Problem details -> Collect all lines from the records below that include the word "Blender".

[BEGIN]

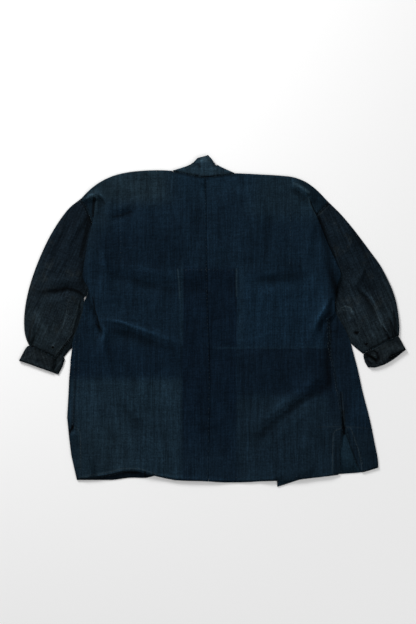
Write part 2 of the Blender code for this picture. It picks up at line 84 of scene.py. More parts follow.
# The body: a left and a right length of indigo cotton, joined down the centre back.
# Each runs from the front hem over the shoulder to the back hem with no seam at the shoulder.
# The cloth is old and washed: faded on the shoulders, dark where something lay over it.
CREASES = [
    # Points (x mm, y mm, height mm, half width mm); a ridge is above 0 and a trough below.
    # Back, right half, lower part: the long slanting trough and the ridges on both sides of it.
    [(296.2, -127.5, -0.8, 8), (286.2, -165, -2.8, 9), (226.2, -197.5, -3.2, 11), (161.2, -247.5, -3.1, 12),
     (106.2, -295, -2.8, 11), (73.8, -340, -0.5, 9)],
    [(273.8, -132.5, 0.8, 9), (231.2, -167.5, 4.9, 11), (171.2, -212.5, 6.1, 12), (123.8, -255, 3.6, 11),
     (83.8, -292.5, 0.6, 9)],
    [(293.8, -197.5, 0.8, 8), (241.2, -222.5, 3.2, 10), (183.8, -270, 2.8, 11), (133.8, -315, 0.6, 10)],
    [(291.2, -17.5, -0.5, 7), (288.8, -62.5, -2.8, 8), (286.2, -107.5, -2.2, 9), (288.8, -142.5, -0.4, 8)],
    [(303.8, 72.5, 0.9, 6), (276.2, 27.5, 6.5, 6), (258.8, 0, 5.7, 6), (248.8, -37.5, 2.3, 8),
     (243.8, -77.5, 0.4, 9)],
    [(291.2, 20, -2.5, 6), (271.2, -10, -2.8, 7), (263.8, -47.5, -0.4, 8)],
    [(261.2, -265, 0.8, 5), (318.8, -262.5, 2.7, 5), (403.8, -265, 0.8, 6)],
    [(218.8, -277.5, 0.4, 7), (273.8, -292.5, -1.6, 8), (291.2, -347.5, -0.2, 8)],
    [(68.8, 92.5, -0.4, 10), (138.8, 105, -2.1, 12), (218.8, 112.5, -1.5, 11), (273.8, 125, -0.2, 9)],
    [(83.8, 62.5, 0.6, 10), (156.2, 75, 2.7, 12), (233.8, 77.5, 1.7, 10), (281.2, 87.5, 0.4, 8)],
    # Back, left half.
    [(-306.2, 52.5, -0.8, 5), (-293.8, 12.5, -2.9, 5), (-283.8, -17.5, -3.2, 5), (-278.8, -30, -0.6, 5)],
    [(-278.8, 0, 1.5, 6), (-266.2, -22.5, 6.1, 7), (-273.8, -52.5, 4.9, 8), (-273.8, -92.5, 0.6, 9)],
    [(-256.2, -40, -0.6, 7), (-258.8, -72.5, -2.2, 9), (-251.2, -117.5, -0.2, 9)],
    [(-278.8, 5, 1.5, 5), (-231.2, 0, 4.9, 5), (-168.8, -22.5, 5.1, 6), (-111.2, -42.5, 3.6, 6),
     (-63.8, -55, 0.6, 6)],
    [(-261.2, -20, -0.8, 7), (-206.2, -32.5, -2.4, 9), (-141.2, -57.5, -1.8, 10), (-81.2, -77.5, -0.2, 9)],
    [(-251.2, 255, -1, 7), (-221.2, 267.5, -2.9, 8), (-188.8, 280, -0.5, 7)],
    [(-256.2, 275, 0.9, 7), (-226.2, 287.5, 3.8, 8), (-191.2, 300, 0.6, 7)],
    [(-286.2, 122.5, -0.4, 10), (-211.2, 105, -2.2, 12), (-143.8, 87.5, -2.4, 12), (-76.2, 92.5, -1.9, 12),
     (6.2, 85, -2, 13), (58.8, 92.5, -0.2, 10)],
    [(-276.2, 147.5, 0.6, 10), (-206.2, 135, 3, 12), (-131.2, 122.5, 3.4, 12), (-31.2, 125, 1.7, 12),
     (38.8, 127.5, 0.4, 10)],
    [(-291.2, 212.5, 0.6, 8), (-273.8, 167.5, 4.2, 9), (-263.8, 112.5, 3.4, 10), (-266.2, 57.5, 0.4, 10)],
    [(-301.2, -147.5, 0.6, 9), (-283.8, -207.5, 3.2, 11), (-286.2, -277.5, 3.8, 10),
     (-298.8, -327.5, 0.4, 9)],
    [(-236.2, -177.5, -0.4, 9), (-216.2, -227.5, -2, 10), (-178.8, -257.5, -1.5, 10),
     (-131.2, -275, -0.2, 9)],
    [(-181.2, -192.5, 0.6, 8), (-141.2, -207.5, 2.5, 9), (-91.2, -210, 0.4, 8)],
    # Down the middle, beside the seam.
    [(-41.2, 327.5, -0.4, 7), (-36.2, 237.5, -1.5, 8), (-38.8, 147.5, -0.4, 8)],
    [(3.8, 52.5, -0.4, 8), (11.2, -42.5, -1.5, 9), (6.2, -127.5, -0.2, 8)],
    [(-41.2, -127.5, 0.6, 9), (-48.8, -217.5, 2.3, 10), (-38.8, -312.5, 0.4, 9)],
    [(-61.2, -257.5, -0.4, 8), (-23.8, -267.5, -1.8, 9), (23.8, -257.5, -0.2, 8)],
    # Shoulders: hooks and folds where the cloth turns over the sleeve heads.
    [(-325, 300, 1.5, 5), (-306.2, 313.8, 6.5, 5), (-291.2, 317.5, 7.2, 5), (-278.8, 313.8, 6.5, 5),
     (-268.8, 306.2, 4.6, 5), (-261.2, 292.5, 0.9, 5)],
    [(-298.8, 300, -1.9, 5), (-286.2, 306.2, -2.9, 5), (-278.8, 295, -2.2, 6), (-281.2, 267.5, -0.4, 7)],
    [(-248.8, 332.5, 0.6, 7), (-256.2, 292.5, 3.6, 7), (-261.2, 247.5, 2.3, 8), (-253.8, 202.5, 0.4, 8)],
    [(203.8, 343.8, 0.8, 5), (218.8, 336.2, 4.9, 5), (235, 323.8, 5.5, 5), (247.5, 313.8, 1.1, 5)],
    [(193.8, 327.5, -0.5, 6), (216.2, 320, -2.4, 6), (233.8, 305, -1.8, 7), (241.2, 277.5, -0.2, 7)],
    [(263.8, 267.5, 0.8, 7), (243.8, 220, 4, 9), (236.2, 160, 3, 10), (246.2, 112.5, 0.4, 9)],
    [(123.8, 312.5, -0.2, 10), (143.8, 255, -1.9, 12), (138.8, 185, -1.2, 12), (123.8, 137.5, -0.2, 9)],
    [(-156.2, 327.5, 0.4, 10), (-166.2, 272.5, 2.7, 11), (-151.2, 202.5, 0.4, 10)],
    [(33.8, 337.5, 0.4, 9), (73.8, 320, 2.3, 10), (113.8, 322.5, 0.4, 9)],
    # Hem: the lifted part of the left back and the flat ripples beside it.
    [(-251.2, -372.5, 0.6, 7), (-201.2, -355, 3.8, 9), (-156.2, -367.5, 0.8, 8)],
    [(-66.2, -392.5, 0.6, 6), (-56.2, -352.5, 2.7, 7), (-61.2, -312.5, 0.4, 7)],
    [(33.8, -387.5, 0.6, 6), (23.8, -335, 2.3, 8), (31.2, -287.5, 0.4, 8)],
    [(98.8, -392.5, -0.4, 7), (103.8, -352.5, -1.4, 8), (93.8, -317.5, -0.2, 8)],
    [(218.8, -387.5, 0.8, 6), (208.8, -342.5, 2.5, 8), (221.2, -297.5, 0.4, 8)],
    # Left sleeve: the slack folded under at the elbow, and the pleat let into the cuff.
    [(-426.2, 70, -0.6, 6), (-393.8, 76.2, -3, 6), (-363.8, 83.8, -3.2, 6), (-331.2, 76.2, -1.5, 6)],
    [(-416.2, 97.5, 0.9, 8), (-381.2, 102.5, 3.4, 8), (-338.8, 100, 1.9, 8)],
    [(-436.2, 45, 0.8, 8), (-396.2, 52.5, 2.6, 8), (-356.2, 60, 2.0, 8), (-331.2, 55, 0.6, 7)],
    [(-441.2, 5, 0.6, 4), (-450, -22.5, 4.2, 4), (-456.2, -50, 4.2, 4)],
    [(-436.2, 2.5, -0.4, 3), (-443.8, -27.5, -1.6, 3), (-448.8, -55, -1.4, 3)],
    [(-408.8, -2.5, 0.6, 6), (-413.8, -35, 2.7, 6), (-421.2, -65, 1.5, 5)],
    [(-321.2, 267.5, 0.6, 7), (-351.2, 212.5, 3.4, 8), (-376.2, 147.5, 0.6, 9)],
    [(-341.2, 265, -0.4, 7), (-376.2, 207.5, -1.9, 8), (-401.2, 147.5, -0.4, 8)],
    [(-411.2, 157.5, 0.6, 8), (-436.2, 92.5, 2.5, 8), (-446.2, 37.5, 0.4, 8)],
    # Right sleeve: the same, with more slack above the elbow and three pleats.
    [(383.8, 147.5, 0.8, 6), (371.2, 115, 5.3, 6), (358.8, 92.5, 1.9, 6)],
    [(361.2, 80, -0.6, 6), (385.3, 61, -3, 6), (398, 37.5, -2.8, 6), (410.8, 7.5, -0.6, 6)],
    [(376.2, 77.5, 0.9, 6), (401.2, 55, 4.9, 6), (421.2, 17.5, 4.6, 6), (436.2, -20, 0.8, 5)],
    [(316.2, 117.5, -0.5, 6), (321.2, 87.5, -2.5, 7), (336.2, 62.5, -0.5, 6)],
    [(336.2, 40, 0.9, 6), (351.2, 20, 3.8, 7), (361.2, -7.5, 0.8, 6)],
    [(423.8, -15, 0.8, 3), (433.8, -30, 3.8, 3), (441.2, -42.5, 2.7, 3)],
    [(443.8, 5, 0.8, 3), (448.8, -17.5, 4.2, 3), (451.2, -36.2, 2.7, 3)],
    [(433.8, -2.5, -0.5, 4), (443.8, -25, -2.2, 4), (446.2, -37.5, -1, 3)],
    [(393.8, -22.5, 0.6, 5), (408.8, -42.5, 3, 5), (416.2, -55, 1.1, 4)],
    [(303.8, 262.5, 0.6, 7), (343.8, 202.5, 3.6, 8), (368.8, 142.5, 0.8, 8)],
    [(323.8, 267.5, -0.4, 7), (371.2, 202.5, -1.9, 8), (398.8, 137.5, -0.4, 8)],
    [(408.8, 147.5, 0.6, 8), (438.8, 82.5, 2.7, 8), (448.8, 27.5, 0.6, 7)],
    # Cuffs: buckled a little, the right one crumpled at its open corner.
    [(-463.8, -77.5, 0.6, 4), (-441.2, -90, 2.7, 5), (-413.8, -97.5, 0.6, 4)],
    [(393.8, -82.5, 0.9, 3), (406.2, -91.2, 4.9, 3), (421.2, -95, 0.9, 3)],
    [(386.2, -95, 0.9, 3), (398.8, -101.2, 4.2, 3), (413.8, -107.5, 0.8, 3)],
    [(428.8, -62.5, 0.6, 4), (446.2, -72.5, 2.5, 5), (463.8, -72.5, 0.6, 4)],
]
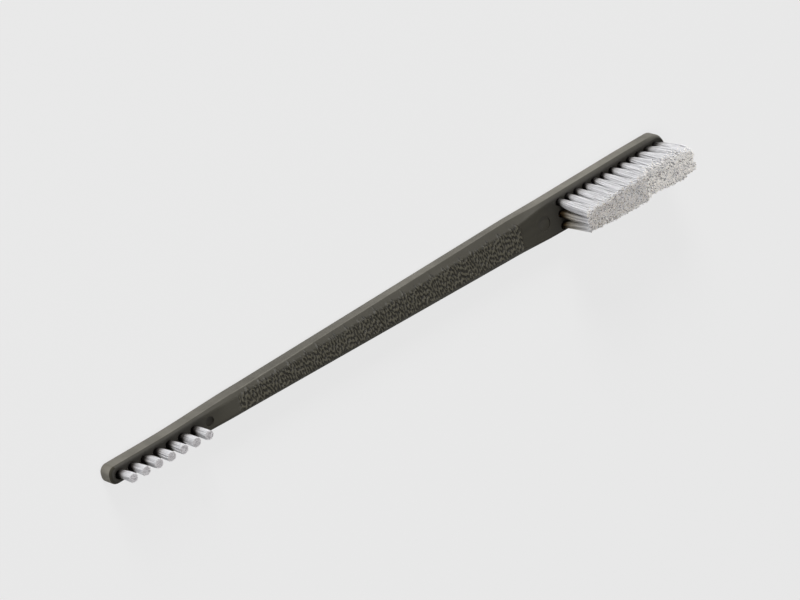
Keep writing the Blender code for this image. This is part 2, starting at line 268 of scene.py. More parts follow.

[END]

Result of this task ->
Write part 2 of the Blender code for this picture. It picks up at line 84 of scene.py. More parts follow.
Keep writing the Blender code for this image. This is part 2, starting at line 268 of scene.py. More parts follow.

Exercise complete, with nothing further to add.